We’re happy to answer all your questions.

How long do slow periods typically last for UK electricians?

This varies depending on the cause. Market-wide slowdowns tied to interest rates or housing market softness typically last 12–24 months before recovering. Seasonal slowdowns (December–January is traditionally quieter for domestic work) usually resolve within 4–6 weeks. The best defence is a diversified customer base that spreads your risk across domestic, commercial, and landlord segments.

Should I cut my prices when work is slow?

Generally no. Cutting your day rate teaches customers to expect lower prices permanently and attracts price-sensitive customers who are harder to retain. Better options are improving value delivery (faster quotes, same-week scheduling, written reports), packaging work into fixed-price products, or offering an entry-level rate specifically for a new segment you want to break into — framed as a partnership rate, not a discount.

What is the fastest way to fill an empty diary?

Contacting your past customers is consistently the fastest route. A short message reminding them that you are available, offering a maintenance check, or flagging that their EICR may be approaching its renewal date will typically generate bookings within a few days. It costs nothing and most electricians never do it.

Do I need extra qualifications to do EV charger installations?

OZEV approval is required to install chargers under the government grant scheme, and most residential customers expect OZEV-approved installers. The approval process involves registering with an OZEV-approved body and demonstrating competence with EV charging equipment.
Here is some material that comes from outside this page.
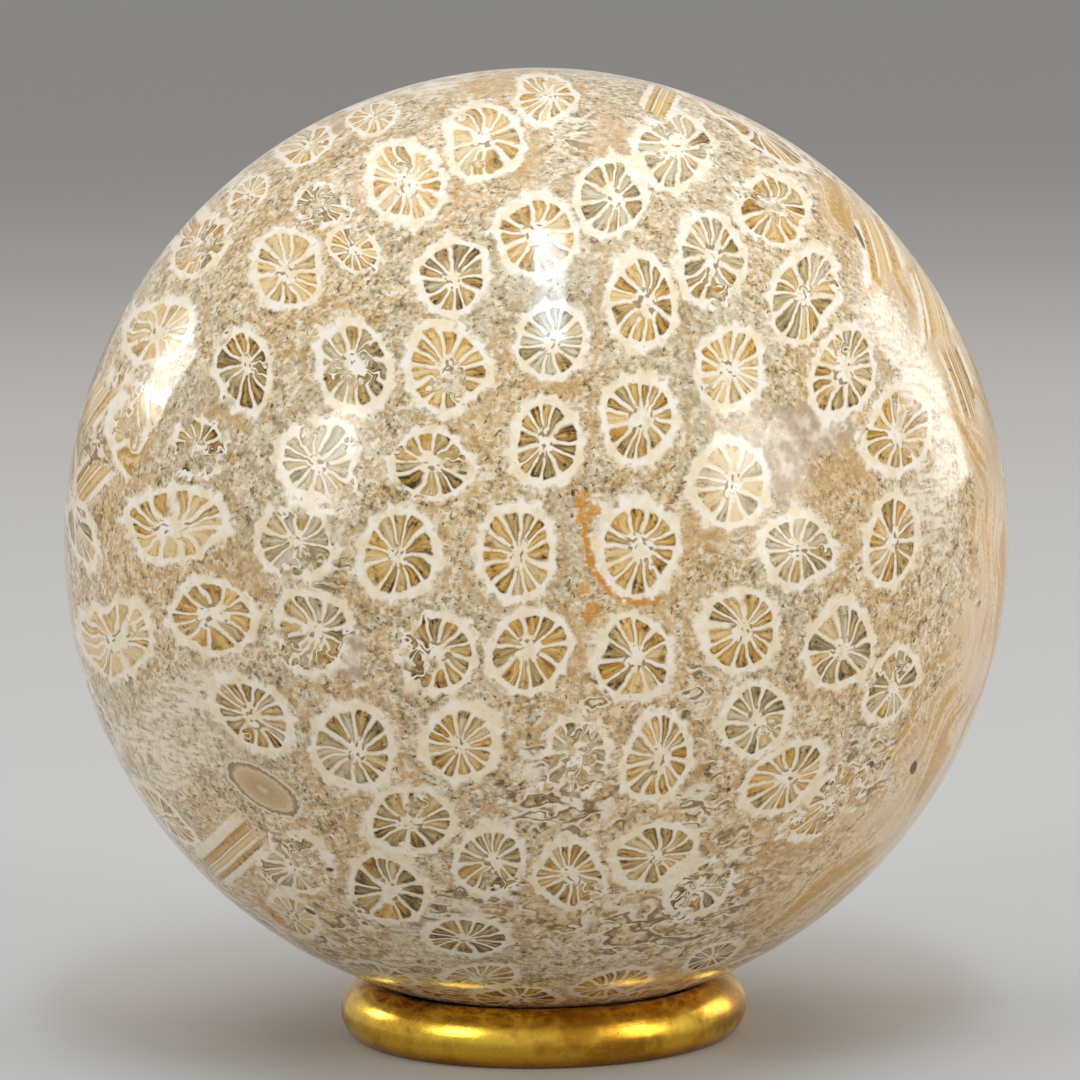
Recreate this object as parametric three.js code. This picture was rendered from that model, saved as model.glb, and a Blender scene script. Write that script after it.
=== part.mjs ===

Your existing NICEIC or ECA membership is a good starting point — both bodies can advise on the specific requirements.

Is it worth getting on local authority approved contractor lists?

Yes, for most established businesses. The application process takes time — you typically need CHAS or Constructionline, adequate insurance, and scheme membership — but once approved, you receive tender invitations for social housing, public building maintenance, and local authority electrical contracts that generate steady, non-discretionary work regardless of the broader market.